Subsection (3) goes on to say that it is a defence if the person has the corrosive substance with them for work. Will the Minister set out what the courts should expect to regard as a good reason for carrying a corrosive substance in a public place? I think that all of us would rightly accept having it for work to be a perfectly defensible reason. I wonder whether there is a risk of getting into some difficult areas where people come up with a raft of potential excuses for carrying acid in a Lucozade bottle. Has there been any thought about what would count as a good reason or lawful authority for having this substance, to give some guidance to magistrates courts and others who might themselves quite quickly having to make these judgments when cases come before them?
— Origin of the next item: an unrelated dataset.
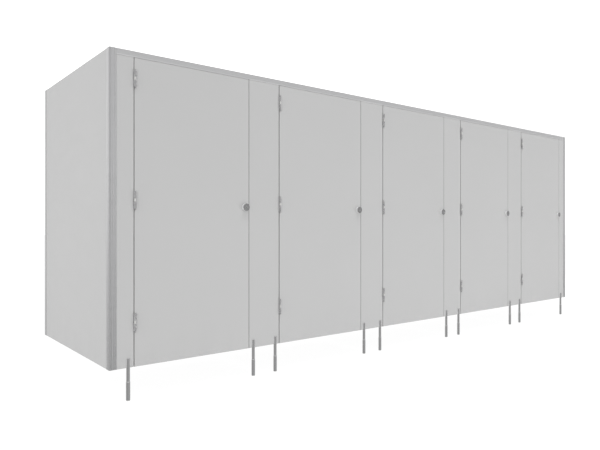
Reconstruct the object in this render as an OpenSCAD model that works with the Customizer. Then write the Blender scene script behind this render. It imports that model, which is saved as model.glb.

May I request a couple of clarifications from the Minister? She mentioned testing kits earlier. Are they to be made available to every constable in every police force in the country? If not, to whom will they be made available to enable testing while on the beat, so to speak?
With regard to the definition in clause 5 about not burning human skin. We discussed bleach earlier; household bleach does not corrode skin, so would that not fall under the definition in clause 5, since it does not in schedule 1? Will the Minister give us some examples of products that would match the definition in clause 5 but not come under schedule 1, if that makes sense?